The Rpi4 has min and max frequencies of 600 MHz, and 1.5 GHz. When running both client and server on the Rpi4, "vgencmd measure_clock arm" measures between 750 MHz and 1.5 GHz depending on what else I'm doing on the machine. The latter occurred when also running a client on Windows just to see what happens. I disconnected about 10 minutes before I took the 750 MHz measurement. Temp 47 degC.

bflamig avatar Aug 28 '20 01:08 bflamig

Clock drift goes rapidly up to -0.033816 and stays there. The dots on the analyzer console are near the top. It clearly shows there is a problem with the RPI4. Are you able to fix the CPU frequency to 600 MHz? Are you able to run the server on your Windows machine, just via localhost (127.0.0.1) and then connect there for 10 minutes?

hselasky avatar Aug 28 '20 10:08 hselasky

I have a Rpi4 8GB. I do have other models I can test on too. How do I check the clock settings? Or do you mean the CPU frequency?

I'll try out the latest build.

https://raspberrypi.stackexchange.com/questions/1219/how-do-i-determine-the-current-mhz

hselasky avatar Aug 28 '20 10:08 hselasky

@hesalasky:

I'll give running local host on my Windows machine and see what happens.

Seems to me the Rpi4, as is, without making any changes to it, makes for a good test. Maybe the clock is all over the place on it, but that's going to be the real world for lots of users. Are you wanting a test at a fixed frequency simply as a way of "peeling the onion" as many of us like to say (getting to the heart of the matter by peeling away layers of complexity)?

I want to point out too that it could be I wasn't downloading the code properly. I'm fairly new to using with remote repositories and I discovered this morning when downloading your floating point branch that it was getting the wrong versions of files. (It had, for example, the jitter buffer stuff which wasn't suppose to be there). I discovered I was checking out branches improperly and was getting a weird mix of stuff. (I think I was probably getting your master branch instead of just the floating_point).

So that means I should re-test the jitter_buffer version just to make sure wires weren't being crossed.

bflamig avatar Aug 28 '20 18:08 bflamig

Running local host loop back on Windows results: Never goes unstable. Jitter buffer settings vary from 2 to 4 on auto. Occasional dropouts as indicated by Jitter led and audible clocks and pops.

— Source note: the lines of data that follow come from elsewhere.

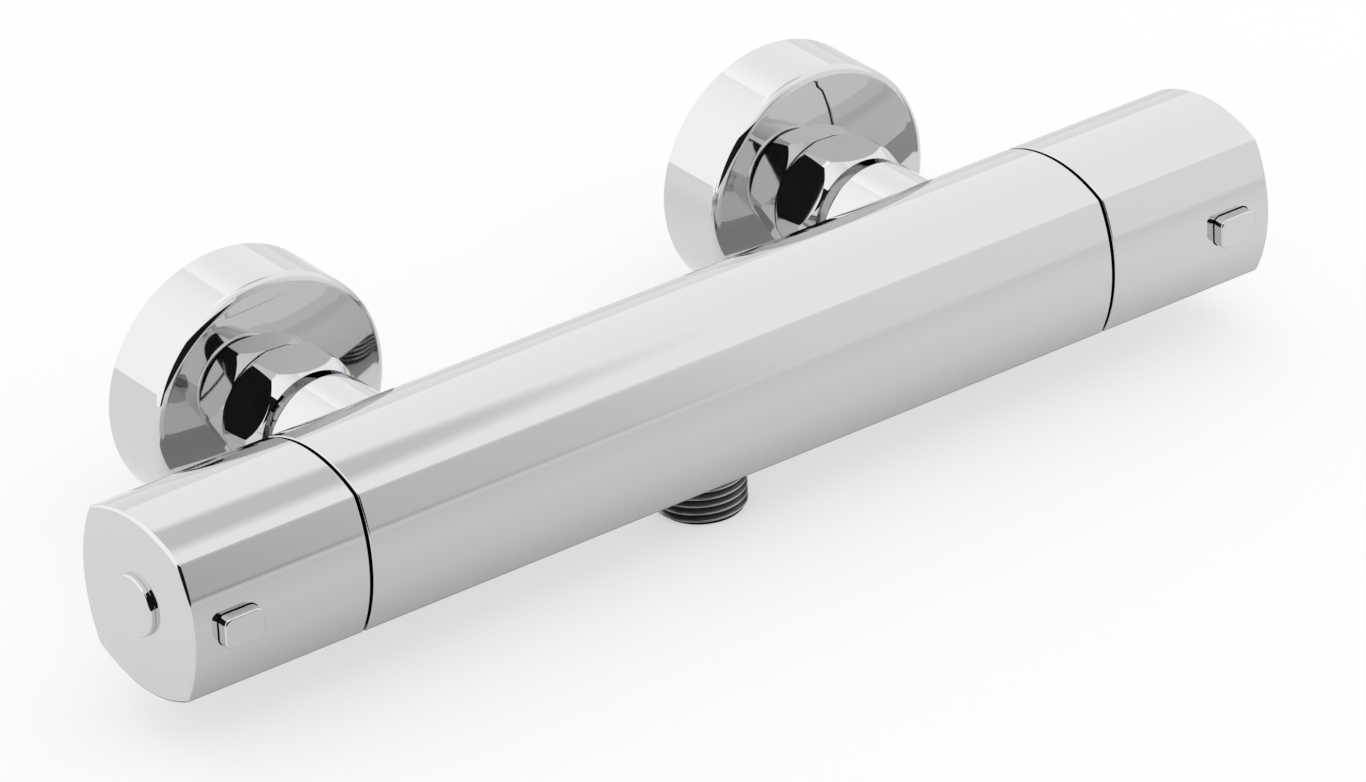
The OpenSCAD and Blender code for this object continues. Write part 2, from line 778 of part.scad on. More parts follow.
module button() {
    facing_front(button_u) {
        translate([0, 0, arm_out])
            rounded_block(button_len, button_h, button_corner_r, button_face - arm_out);
        translate([0, 0, arm_out]) rounded_block(button_len + 2 * button_flange_edge,
            button_h + 2 * button_flange_edge, button_corner_r, button_flange_t);
        translate([0, 0, arm_out - peg_len]) cylinder(r = peg_r, h = peg_len);
    }
    translate([arm_tip_u, -arm_out, -arm_w / 2])
        cube([button_u - button_len / 2 + arm_t - arm_tip_u, arm_t, arm_w]);
}

module button_spring() facing_front(button_u) translate([0, 0, hub_r + spring_pad_h])
    tube(button_spring_r, button_spring_r - spring_wire, arm_out - hub_r - spring_pad_h);

module temperature_handle() color("silver") in_bar() handle_shell();

module temperature_handle_screw() color("lightgray") in_bar() handle_screw();

module temperature_handle_cap() color("silver") in_bar() handle_cap();

module safety_button() color("silver") in_bar() button();

module safety_button_spring() color("lightgray") in_bar() button_spring();

module flow_handle() color("silver") in_bar() left_of() handle_shell();

module flow_handle_screw() color("lightgray") in_bar() left_of() handle_screw();

module flow_handle_cap() color("silver") in_bar() left_of() handle_cap();

module eco_button() color("silver") in_bar() left_of() button();

module eco_button_spring() color("lightgray") in_bar() left_of() button_spring();

// Ceramic disc headwork in the left end

head_u0 = flow_u0 + head_seal_t;
moving_u0 = head_u0 + disc_t + disc_gap;

module headwork_seal() color("black") in_bar() left_of() along_x(flow_u0)
    tube(disc_r, head_seal_in, head_seal_t);

module disc(u, turn) along_x(u) rotate([0, 0, turn]) difference() {
    cylinder(r = disc_r, h = disc_t);
    for (side = [-1, 1]) translate([side * disc_port_at, 0, -over])
        cylinder(r = disc_port_r, h = disc_t + 2 * over);
}

module ceramic_disc_fixed() color("white") in_bar() left_of() disc(head_u0, 0);

module ceramic_disc_moving() color("lightblue") in_bar() left_of() difference() {
    disc(moving_u0, 90);
    fork_tangs(play);
}

// Tangs of the spindle's fork, which turn the moving disc, or their slots with a gap
module fork_tangs(gap) for (side = [-1, 1]) translate([
    moving_u0 + disc_t - tang_len - gap,
    -tang_w / 2 - gap,
    side * tang_at - tang_h / 2 - gap
]) cube([tang_len + fork_t / 2 + gap, tang_w + 2 * gap, tang_h + 2 * gap]);

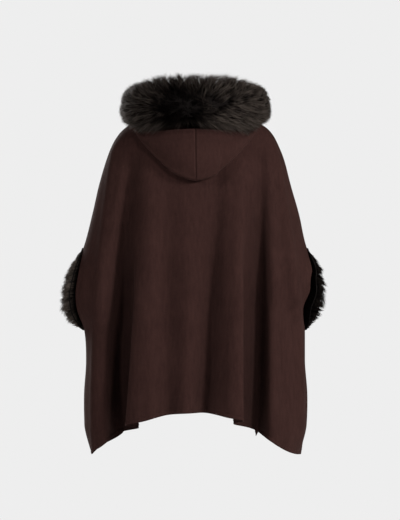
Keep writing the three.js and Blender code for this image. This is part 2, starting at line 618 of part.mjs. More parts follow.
// The trim of one cuff: a ring of pile on the edge of the opening between back and front.
function cuffTrim(side) {
  const sign = side === "right" ? 1 : -1;
  const stations = [];
  for (let i = 0; i < 2 * CUFF_STEPS; i += 1) {
    const turn = (Math.PI * i) / CUFF_STEPS;
    const drop = CUFF_MIDDLE - CUFF_HALF_HEIGHT * Math.cos(turn);
    const face = i <= CUFF_STEPS ? "back" : "front";
    stations.push({ drop, angle: sign * sideAngle(drop, face) });
  }
  const edge = stations.map(({ angle, drop }) => skin(angle, drop));
  const sections = edge.map((point, i) => {
    const { angle, drop } = stations[i];
    const normal = skinNormal(angle, drop);
    const next = edge[(i + 1) % edge.length];
    const before = edge[(i - 1 + edge.length) % edge.length];
    const along = next.clone().sub(before).normalize();
    const inward = normal.clone().cross(along).multiplyScalar(sign).normalize();
    const way = ((drop - CUFF_MIDDLE + CUFF_HALF_HEIGHT) / (2 * CUFF_HALF_HEIGHT)) ** CUFF_SAG[side];
    const out = mix(CUFF_PILE_OUT.ends, CUFF_PILE_OUT[side], Math.max(0, Math.sin(Math.PI * way)));
    const wide = (out + CUFF_PILE_INSIDE) / 2;
    const middle = (out - CUFF_PILE_INSIDE) / 2;
    const corner = (into, off) => point.clone().addScaledVector(inward, SEAM + into).addScaledVector(normal, off);
    const round = Array.from({ length: CUFF_CORNERS + 1 }, (_, k) => {
      const bow = (Math.PI * k) / CUFF_CORNERS;
      return corner(CUFF_LEAN + (CUFF_PILE - CUFF_LEAN) * Math.sin(bow), middle + wide * Math.cos(bow));
    });
    const backed = [0.4, 0.75].map((share) => corner(-CUFF_OVERHANG, share * out));
    return [...round, corner(0, -CLOTH), corner(0, 0), ...backed];
  });
  return roll(side === "right" ? sections : sections.reverse(), true);
}

const wool = new THREE.MeshStandardMaterial({ color: 0x382724, roughness: 0.95, metalness: 0 });
const pile = new THREE.MeshStandardMaterial({ color: 0x1e1a18, roughness: 0.8, metalness: 0 });

function piece(name, geometry, material) {
  const mesh = new THREE.Mesh(geometry, material);
  mesh.name = name;
  return mesh;
}

const body = new THREE.Group();
body.add(piece("back_panel", backPanel(), wool));
body.add(piece("front_left", frontPanel("left"), wool));
body.add(piece("front_right", frontPanel("right"), wool));

const hood = new THREE.Group();
const halves = hoodHalves();
hood.add(piece("hood_left", halves.left, wool));
hood.add(piece("hood_right", halves.right, wool));
hood.add(piece("hood_trim", hoodTrim(), pile));

const cuffs = new THREE.Group();
cuffs.add(piece("cuff_trim_left", cuffTrim("left"), pile));
cuffs.add(piece("cuff_trim_right", cuffTrim("right"), pile));

const poncho = new THREE.Group();
poncho.add(body, hood, cuffs);

export default poncho;
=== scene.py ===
"""Hooded poncho in dark brown felted wool, with a long-pile trim round the hood edge and both cuffs.

Metres, +Z up, +Y the way the wearer faces, +X to the wearer's right. The camera stands behind the wearer.
The origin is the middle of the neck base. The cloth follows the frame's forms, with finer creases, turned
edges and seams. The deepest folds of the back lie up to 15 mm beside the frame's and up to 10 mm deeper.
Each trim is a backing strip with hairs on it.
"""

import math

import bmesh
import bpy
import numpy as np
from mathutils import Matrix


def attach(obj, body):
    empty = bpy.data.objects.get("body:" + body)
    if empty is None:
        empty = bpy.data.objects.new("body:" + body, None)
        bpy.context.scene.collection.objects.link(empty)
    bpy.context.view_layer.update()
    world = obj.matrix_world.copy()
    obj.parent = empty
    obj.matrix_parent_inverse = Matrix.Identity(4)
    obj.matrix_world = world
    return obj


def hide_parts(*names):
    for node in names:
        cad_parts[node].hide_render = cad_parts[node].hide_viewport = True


# Driving dimensions
CLOTH = 0.0024  # double-faced wool, one wall
SEAM = 0.0003  # gap between two pieces where they are sewn together
TRIM_SEAM = 0.0012  # a little more under the hood trim
BACKING = 0.002  # the cloth that the hairs of the trims stand on
CUFF_MIDDLE = 0.448  # drop from the neck base to the middle of each cuff opening
CUFF_HALF_HEIGHT = 0.105
CUFF_HALF_GAP = 0.062
CUFF_PROBE = math.pi / 10  # turn to each side, between which the direction of the edge is read
CUFF_PILE = 0.033  # how far the pile reaches into the opening
CUFF_PILE_INSIDE = 0.014
CUFF_LEAN = 0.002  # how far it stands into the opening at its base
CUFF_SAG = {"left": 1.5, "right": 1.7}  # above 1, the pile is longest below the middle
CUFF_FULLNESS = 0.7  # below 1, the pile keeps its length towards the ends of the opening
CUFF_PILE_OUT = {"ends": 0.004, "left": 0.042, "right": 0.052}
HOOD_TIP = -0.181  # height of the hood's bottom in the middle, and how much higher it is at the half width
HOOD_RISE = 0.128
HOOD_HALF_WIDTH = 0.153
HOOD_CURVE = 1.75
HOOD_GAP = 0.005  # between the hood's inner layer and the back
HOOD_FRONT_DROP = 0.030
STAND_RISE = {"back": 0.026, "front": 0.014}
STAND_LEAN = {"back": 0.007, "front": 0.005}
TURN_OVER = 0.005
FOLD_RADIUS = {"deep": 0.011, "shallow": 0.0045}
FULLNESS = 0.12
INSIDE_LAYER_LIFT = 0.002
EDGE_HANG = 0.012  # how far the hood hangs straight from its trim
MOST_HANG = 0.3  # the same at most, as a share of the way from the trim to the bottom fold
HEM_DROP = 0.860
NECK_EDGE = -0.006

# Turned edges and seams
TURNED = 0.009  # width of the turned edge at hem and fronts
TURNED_FADE = (TURNED - 0.001, TURNED + 0.003)
TURNED_RISE = 0.0007
STITCH_DEPTH = 0.0012
STITCH_WIDTH = 0.0018

# The camera and the floor
FRAME_HEIGHT = 1.300  # what the picture takes in from top to bottom, at the side seams
CAMERA_AIM = (0.01125, -0.375)  # x and z of the middle of the picture
CAMERA_DISTANCE = 24.0
SENSOR = 0.036
FLOOR_DROP = -1.300
FLOOR_RADIUS = 3.0
PALE = (0.855, 0.855, 0.855, 1)
FLOOR_PAINT = (0.82, 0.82, 0.82, 1)
AMBIENT = 0.03
LIGHT_AIM = (0, 0, -0.4)

# The colours: for each ramp, where its dark and its light colour stand
WOOL = ((0.28, (0.0102, 0.0045, 0.0039, 1)), (0.74, (0.0246, 0.0113, 0.0096, 1)))
WOOL_SHEEN = (0.62, 0.40, 0.34, 1)
FUR = ((0.05, (0.0018, 0.0013, 0.0012, 1)), (0.8, (0.0580, 0.0450, 0.0365, 1)))
STRIP = ((0.0, (0.0016, 0.0012, 0.0011, 1)), (1.0, (0.0045, 0.0034, 0.0030, 1)))
FOLD_SHADE = 0.55  # how much the painted shade darkens the colour in the deepest fold
STREAKS = (170.0, 170.0, 26.0)  # how fine the streaks of the nap are along x, y and z
FUR_GLOSS = 0.16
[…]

Never seems to go more than 10 seconds without having them. Ping time steady at 0 ms.

Running local host loop back on Rpi4. First attempt went unstable after about 5 minutes, ping time alternating between 0 and other values constantly. Dots pegged in the analyzer console.

I tried setting the Rpi4 clock to 600 Mhz (used a setting in /boot/config.txt. ) Results: ping time not stable from the very start (should be 0!), alternating as before. Things went unstable within a minute! Dots pegged in the analyzer console. Server clock drift -0.196971. Jitter units at 14 local 2 server.

bflamig avatar Aug 28 '20 20:08 bflamig

I'm moving this back to backlog as I don't think anybody is working on it. I'll also mention two related, but possibly not identical, issues/discussions: #1404, #1054

hoffie avatar Mar 31 '21 15:03 hoffie